Your definition of explicit data privacy seems to represent a very weak interpretation of privacy. In practice, if it is possible to infer the appearance of a selected image in the input from the output, this would already violate DP (provided it is properly defined).
We acknowledge that differential privacy with appropriate privacy guarantees is sufficient to protect individual privacy. However, when discussing privacy issues in the context of dataset distillation, the current privacy analysis of dataset distillation is limited.

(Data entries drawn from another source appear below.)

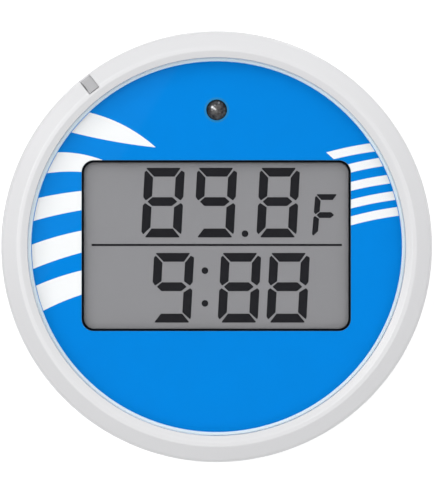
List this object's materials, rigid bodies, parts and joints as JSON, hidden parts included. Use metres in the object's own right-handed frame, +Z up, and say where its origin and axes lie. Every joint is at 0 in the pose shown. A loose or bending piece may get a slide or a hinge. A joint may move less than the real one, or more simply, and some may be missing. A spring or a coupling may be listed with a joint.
{
  "type": "floating pool thermometer",
  "caption": "Round float on a short stem: blue dial with a framed segment display under a clear lens, screwed white ring, keys below and a threaded battery cap in the foot.",
  "frame": {"origin": "centre of the flat foot, on the surface the float stands on", "axes": "+Z up through the lens, +Y towards twelve o'clock of the display, +X to its right"},
  "size_m": [0.1, 0.1, 0.08],
  "materials": {
    "hull_white": "glossy moulded ABS",
    "ring_white": "glossy moulded ABS",
    "tab_grey": "grey moulded index tab",
    "lens_clear": "clear polished acrylic",
    "seal_rubber": "soft black rubber",
    "face_white": "satin white moulding",
    "face_blue": "printed blue, satin",
    "stripe_white": "white print on the blue face",
    "frame_black": "satin black",
    "lcd_film": "polarizing film",
    "lcd_glass": "clear float glass",
    "lcd_backing": "grey reflector film",
    "segment_dark": "dark liquid crystal segments",
    "strip_rubber": "layered contact rubber",
    "board_green": "green solder mask",
    "epoxy_black": "poured black epoxy",
    "crystal_can": "plated can",
    "capacitor_tan": "ceramic chip",
    "resistor_black": "chip resistor",
    "switch_black": "black switch body",
    "screw_steel": "zinc plated steel",
    "sensor_smoke": "dark tinted epoxy dome",
    "tinned_wire": "tinned wire",
    "key_blue": "satin blue key",
    "silicone_grey": "grey silicone",
    "clamp_plastic": "black nylon",
    "probe_steel": "drawn stainless tube",
    "thermistor_epoxy": "epoxy dipped bead",
    "lead_black": "PVC insulated lead",
    "lead_red": "PVC insulated lead",
    "plug_white": "nylon connector",
    "ballast_steel": "plain steel ring",
    "retainer_foam": "soft retaining ring",
    "cell_can": "printed cell sleeve over a steel can",
    "holder_black": "black moulding",
    "contact_nickel": "nickel plated spring steel"
  },
  "bodies": {
    "float": {"head_shell": "hull_white", "stem_body": "hull_white", "lens_seal": "seal_rubber", "face_plate": "face_white", "face_overlay": "face_blue", "lcd_frame": "frame_black", "lcd_polarizer": "lcd_film", "lcd_front_glass": "lcd_glass", "lcd_rear_glass": "lcd_glass", "lcd_reflector": "lcd_backing", "contact_strip_upper": "strip_rubber", "contact_strip_lower": "strip_rubber", "circuit_board": "board_green", "controller_blob": "epoxy_black", "quartz_crystal": "crystal_can", "capacitors": "capacitor_tan", "resistors": "resistor_black", "tact_switches": "switch_black", "module_screws": "screw_steel", "light_sensor": "sensor_smoke", "light_sensor_leads": "tinned_wire", "keypad_seal": "silicone_grey", "keypad_clamp": "clamp_plastic", "keypad_screws": "screw_steel", "probe_tip": "probe_steel", "probe_grommet": "seal_rubber", "thermistor": "thermistor_epoxy", "probe_leads": "lead_black", "probe_plug": "plug_white", "ballast_ring": "ballast_steel", "ballast_retainer": "retainer_foam", "battery_a": "cell_can", "battery_b": "cell_can", "battery_holder": "holder_black", "top_contacts": "contact_nickel", "top_spring": "contact_nickel", "battery_leads": "lead_red"},
    "lens_carrier": {"lens": "lens_clear"},
    "bezel": {"bezel_ring": "ring_white", "index_tab": "tab_grey"},
    "contact_carrier": {"contact_disc": "holder_black", "bridge_plate": "contact_nickel", "bridge_spring": "contact_nickel"},
    "cap": {"battery_cap": "hull_white", "cap_seal": "seal_rubber"},
    "set_key": {"set_button": "key_blue", "set_plunger": "silicone_grey"},
    "plus_key": {"plus_button": "key_blue", "plus_plunger": "silicone_grey"},
    "unit_key": {"unit_button": "key_blue", "unit_plunger": "silicone_grey"}
  },
  "joints": [
    {"name": "lens_lift", "type": "slide", "parent": "float", "child": "lens_carrier", "axis": [0, 0, 1], "range_m": [0, 0.00452]},
    {"name": "bezel_turn", "type": "hinge", "parent": "lens_carrier", "child": "bezel", "pos_m": [0, 0, 0.0725], "axis": [0, 0, 1], "range_deg": [0, 540]},
    {"name": "contact_draw", "type": "slide", "parent": "float", "child": "contact_carrier", "axis": [0, 0, -1], "range_m": [0, 0.00377]},
    {"name": "cap_turn", "type": "hinge", "parent": "contact_carrier", "child": "cap", "pos_m": [0, 0, 0.003], "axis": [0, 0, -1], "range_deg": [0, 540]},
    {"name": "set_press", "type": "slide", "parent": "float", "child": "set_key", "axis": [0, 0, 1], "range_m": [0, 0.0005], "stiffness_N_per_m": 1200},
    {"name": "plus_press", "type": "slide", "parent": "float", "child": "plus_key", "axis": [0, 0, 1], "range_m": [0, 0.0005], "stiffness_N_per_m": 1200},
    {"name": "unit_press", "type": "slide", "parent": "float", "child": "unit_key", "axis": [0, 0, 1], "range_m": [0, 0.0005], "stiffness_N_per_m": 1200}
  ],
  "couplings": [
    {"joint": "lens_lift", "follows": "bezel_turn", "m_per_rad": 0.00047746},
    {"joint": "contact_draw", "follows": "cap_turn", "m_per_rad": 0.00039789}
  ]
}
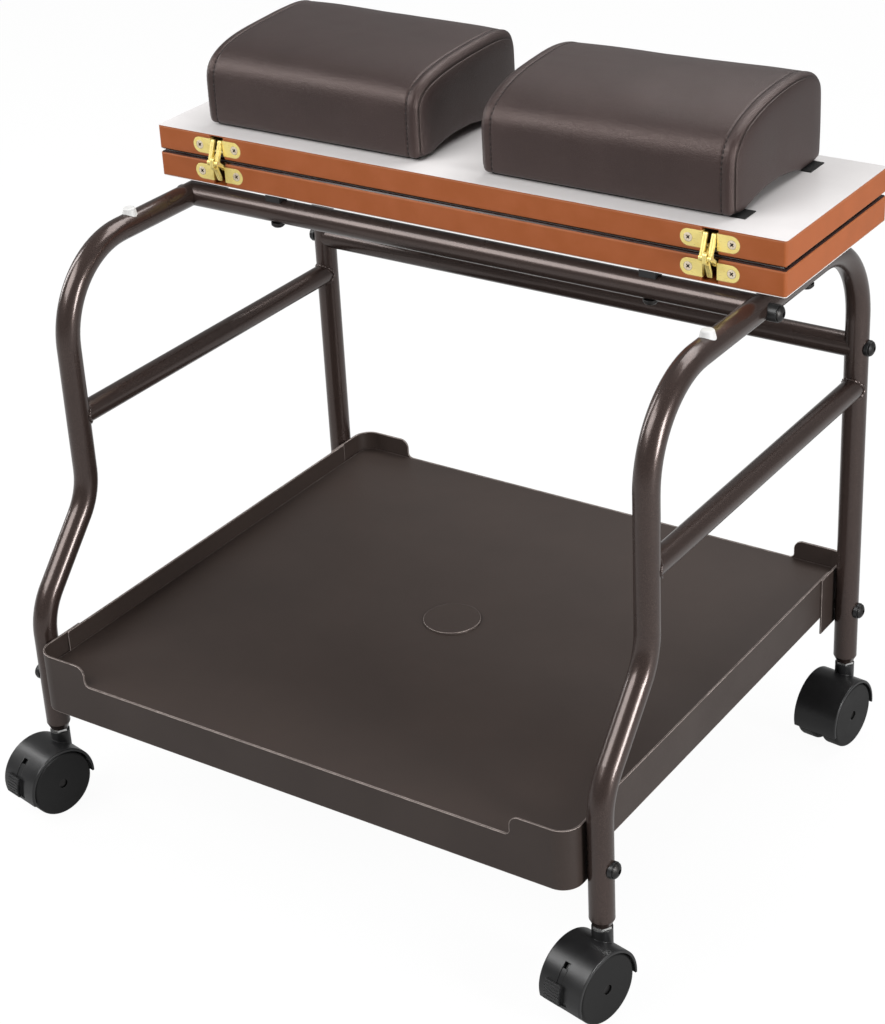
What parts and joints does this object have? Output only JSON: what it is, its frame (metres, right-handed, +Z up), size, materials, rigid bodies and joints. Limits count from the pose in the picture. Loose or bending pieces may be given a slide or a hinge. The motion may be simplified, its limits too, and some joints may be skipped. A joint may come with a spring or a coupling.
{
  "type": "pedicure footrest",
  "caption": "Rolling pedicure footrest with a sheet tray on bent tube side frames, a folding table leaf on concealed hinges and lift-off leg cushions.",
  "frame": {"origin": "on the floor, at the centre of the four legs", "axes": "+X to the right seen from the hinge side, +Y from the front feet to the rear legs, +Z up"},
  "size_m": [0.5005, 0.4225, 0.5124],
  "materials": {
    "bronze_paint": "satin dark bronze powder coat",
    "zinc_steel": "bright zinc plate",
    "black_steel": "black oxide",
    "black_plastic": "satin black nylon",
    "wheel_plastic": "satin dark grey nylon",
    "white_rubber": "white rubber",
    "board_edge": "orange-brown edge of the board, satin",
    "white_face": "white laminate",
    "brass": "light yellow brass plate",
    "hinge_steel": "yellow passivated steel",
    "black_tape": "black hook-and-loop tape",
    "brown_leather": "dark brown leatherette"
  },
  "bodies": {
    "stand": {"left_side_frame": "bronze_paint", "right_side_frame": "bronze_paint", "left_side_rail": "bronze_paint", "right_side_rail": "bronze_paint", "front_rail": "bronze_paint", "rear_rail": "bronze_paint", "rail_plugs": "zinc_steel", "rail_bolts": "black_steel", "saddle_washers": "black_plastic", "leg_bushes": "zinc_steel", "tray_floor": "bronze_paint", "tray_front_fascia": "bronze_paint", "tray_rear_fascia": "bronze_paint", "tray_left_strip": "bronze_paint", "tray_right_strip": "bronze_paint", "tray_cap": "bronze_paint", "tray_bolts": "black_steel", "tray_nuts": "zinc_steel", "bumpers": "white_rubber", "table_spacers": "black_plastic", "table_screws": "black_steel", "lower_board": "board_edge", "lower_board_faces": "white_face", "lower_hinge_cups": "brass", "lower_hinge_pins": "hinge_steel", "lower_hinge_screws": "hinge_steel", "caster_stems": "zinc_steel"},
    "upper_leaf": {"upper_board": "board_edge", "upper_board_faces": "white_face", "upper_hinge_cups": "brass", "upper_hinge_pins": "hinge_steel", "upper_hinge_screws": "hinge_steel", "hook_strips": "black_tape"},
    "lower_links": {"lower_hinge_links": "brass", "hinge_centre_pins": "hinge_steel"},
    "upper_links": {"upper_hinge_links": "brass"},
    "left_pad": {"left_cushion": "brown_leather", "left_loop_strips": "black_tape"},
    "right_pad": {"right_cushion": "brown_leather", "right_loop_strips": "black_tape"},
    "caster_front_left": {"hood_front_left": "black_plastic", "axle_front_left": "zinc_steel"},
    "wheel_a_front_left": {"wheel_a_front_left": "wheel_plastic"},
    "wheel_b_front_left": {"wheel_b_front_left": "wheel_plastic"},
    "brake_front_left": {"brake_front_left": "black_plastic"},
    "caster_front_right": {"hood_front_right": "black_plastic", "axle_front_right": "zinc_steel"},
    "wheel_a_front_right": {"wheel_a_front_right": "wheel_plastic"},
    "wheel_b_front_right": {"wheel_b_front_right": "wheel_plastic"},
    "brake_front_right": {"brake_front_right": "black_plastic"},
    "caster_rear_left": {"hood_rear_left": "black_plastic", "axle_rear_left": "zinc_steel"},
    "wheel_a_rear_left": {"wheel_a_rear_left": "wheel_plastic"},
    "wheel_b_rear_left": {"wheel_b_rear_left": "wheel_plastic"},
    "caster_rear_right": {"hood_rear_right": "black_plastic", "axle_rear_right": "zinc_steel"},
    "wheel_a_rear_right": {"wheel_a_rear_right": "wheel_plastic"},
    "wheel_b_rear_right": {"wheel_b_rear_right": "wheel_plastic"}
  },
  "joints": [
    {"name": "leaf_hinge", "type": "hinge", "parent": "stand", "child": "upper_leaf", "pos_m": [0, 0.021, 0.43175], "axis": [1, 0, 0], "range_deg": [0, 180]},
    {"name": "lower_link_hinge", "type": "hinge", "parent": "stand", "child": "lower_links", "pos_m": [0, 0.0235, 0.426], "axis": [1, 0, 0], "range_deg": [0, 107]},
    {"name": "upper_link_hinge", "type": "hinge", "parent": "upper_leaf", "child": "upper_links", "pos_m": [0, 0.0235, 0.4375], "axis": [1, 0, 0], "range_deg": [-107, 0]},
    {"name": "left_pad_lift", "type": "slide", "parent": "upper_leaf", "child": "left_pad", "axis": [0, 0, 1], "range_m": [0, 0.08]},
    {"name": "right_pad_lift", "type": "slide", "parent": "upper_leaf", "child": "right_pad", "axis": [0, 0, 1], "range_m": [0, 0.08]},
    {"name": "swivel_front_left", "type": "hinge", "parent": "stand", "child": "caster_front_left", "pos_m": [-0.227, -0.1785, 0.055], "axis": [0, 0, 1], "continuous": true},
    {"name": "roll_a_front_left", "type": "hinge", "parent": "caster_front_left", "child": "wheel_a_front_left", "pos_m": [-0.22991, -0.19219, 0.0246], "axis": [0.9781, -0.2079, 0], "continuous": true},
    {"name": "roll_b_front_left", "type": "hinge", "parent": "caster_front_left", "child": "wheel_b_front_left", "pos_m": [-0.22991, -0.19219, 0.0246], "axis": [0.9781, -0.2079, 0], "continuous": true},
    {"name": "brake_slide_front_left", "type": "hinge", "parent": "caster_front_left", "child": "brake_front_left", "pos_m": [-0.22991, -0.19219, 0.0246], "axis": [0.9781, -0.2079, 0], "range_deg": [0, 9]},
    {"name": "swivel_front_right", "type": "hinge", "parent": "stand", "child": "caster_front_right", "pos_m": [0.227, -0.1785, 0.055], "axis": [0, 0, 1], "continuous": true},
    {"name": "roll_a_front_right", "type": "hinge", "parent": "caster_front_right", "child": "wheel_a_front_right", "pos_m": [0.22409, -0.19219, 0.0246], "axis": [0.9781, -0.2079, 0], "continuous": true},
    {"name": "roll_b_front_right", "type": "hinge", "parent": "caster_front_right", "child": "wheel_b_front_right", "pos_m": [0.22409, -0.19219, 0.0246], "axis": [0.9781, -0.2079, 0], "continuous": true},
    {"name": "brake_slide_front_right", "type": "hinge", "parent": "caster_front_right", "child": "brake_front_right", "pos_m": [0.22409, -0.19219, 0.0246], "axis": [0.9781, -0.2079, 0], "range_deg": [0, 9]},
    {"name": "swivel_rear_left", "type": "hinge", "parent": "stand", "child": "caster_rear_left", "pos_m": [-0.227, 0.1785, 0.055], "axis": [0, 0, 1], "continuous": true},
    {"name": "roll_a_rear_left", "type": "hinge", "parent": "caster_rear_left", "child": "wheel_a_rear_left", "pos_m": [-0.22846, 0.16458, 0.0246], "axis": [0.9945, -0.1045, 0], "continuous": true},
    {"name": "roll_b_rear_left", "type": "hinge", "parent": "caster_rear_left", "child": "wheel_b_rear_left", "pos_m": [-0.22846, 0.16458, 0.0246], "axis": [0.9945, -0.1045, 0], "continuous": true},
    {"name": "swivel_rear_right", "type": "hinge", "parent": "stand", "child": "caster_rear_right", "pos_m": [0.227, 0.1785, 0.055], "axis": [0, 0, 1], "continuous": true},
    {"name": "roll_a_rear_right", "type": "hinge", "parent": "caster_rear_right", "child": "wheel_a_rear_right", "pos_m": [0.22554, 0.16458, 0.0246], "axis": [0.9945, -0.1045, 0], "continuous": true},
    {"name": "roll_b_rear_right", "type": "hinge", "parent": "caster_rear_right", "child": "wheel_b_rear_right", "pos_m": [0.22554, 0.16458, 0.0246], "axis": [0.9945, -0.1045, 0], "continuous": true}
  ],
  "couplings": [
    {"joint": "lower_link_hinge", "follows": "leaf_hinge", "ratio": 0.59183},
    {"joint": "upper_link_hinge", "follows": "leaf_hinge", "ratio": -0.59183}
  ]
}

- Dataset distillation initially aims to condense datasets to improve training efficiency not for privacy preserving: The goal of dataset distillation is to distill the knowledge from a large training dataset into a very small set of synthetic training images such that training a model on the distilled data would give a similar test performance as training one on the original dataset.
- The distilled dataset exhibits limited leakage of the original training individual data: We measure the limited privacy leakage of individual samples through the KL divergence of neighboring datasets, thus exhibiting properties similar to differential privacy, which can defend against membership inference attacks, but cannot provide specific privacy parameters. Therefore, the existing dataset distillation methods do not have strict DP guarantees.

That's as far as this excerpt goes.